Violência contra a população LGBTQIAPN+ explode


A violência contra a população LGBTQIAPN+ também apresenta crescimento expressivo. Entre 2022 e 2023, os casos de violência contra homossexuais e bissexuais aumentaram 35%, enquanto os registros de agressões contra pessoas trans e travestis sobem 43%. Na análise histórica, os números são ainda mais altos. De 2014 a 2023, as agressões contra travestis cresceram 2.340,74%, contra mulheres trans 1.110,99%, e contra homens trans 1.607,69%. O relatório observa que parte desse aumento se relaciona à redução da subnotificação, mas os dados também indicam crescimento real da violência.


Os pesquisadores associam esse quadro a um ambiente político e social de retrocessos. Segundo o documento, 


“no Brasil, esse movimento político extremista se articula em torno da chamada agenda ‘anti-ideologia de gênero’, que não só se institucionaliza durante o governo Bolsonaro, como também se mantém após esse período, desestruturando políticas e instituições de defesa dos direitos LGBTQIAPN+”.


O documento também aponta a sobreposição de vulnerabilidades. A maioria das vítimas LGBTQIAPN+ é jovem, negra e periférica, o que, segundo os pesquisadores, 


“revela uma concentração racial da vulnerabilidade, que se soma às opressões de gênero e sexualidade, aprofundando a exposição desse grupo às diversas formas de violência”.


Política armamentista do governo Bolsonaro freia a redução dos homicídios e custa mais de seis mil vidas


O Atlas da Violência atualiza os dados gerais sobre homicídios no Brasil. O documento aponta uma redução de 2,3% nas taxas em 2023, que chega a 21,2 homicídios por 100 mil habitantes, o menor patamar dos últimos onze anos. Apesar da queda, os pesquisadores alertam para a explosão dos crimes digitais, como o estelionato online, que soma quase dois milhões de ocorrências no ano. O relatório também denuncia a piora na qualidade dos dados sobre violência, resultado do aumento das Mortes Violentas por Causa Indeterminada (MVCI), que ocultam milhares de homicídios nas estatísticas oficiais.

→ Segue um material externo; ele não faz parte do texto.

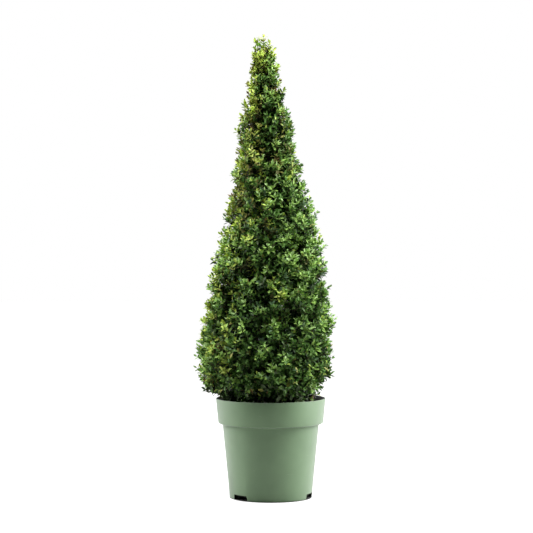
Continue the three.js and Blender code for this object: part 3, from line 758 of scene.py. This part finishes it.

O relatório dedica atenção especial ao impacto da política armamentista adotada a partir de 2019. Segundo os pesquisadores, o aumento na circulação de armas freou a queda dos homicídios. As estimativas indicam que, se não houvesse o afrouxamento da legislação, 6.379 vidas teriam sido poupadas entre 2019 e 2021.


O documento afirma que enfrentar a violência no Brasil exige mais do que endurecer penas ou ampliar o policiamento. Defende planejamento, investimento qualificado, políticas públicas baseadas em evidências e compromisso com a redução das desigualdades estruturais que alimentam a violência no país.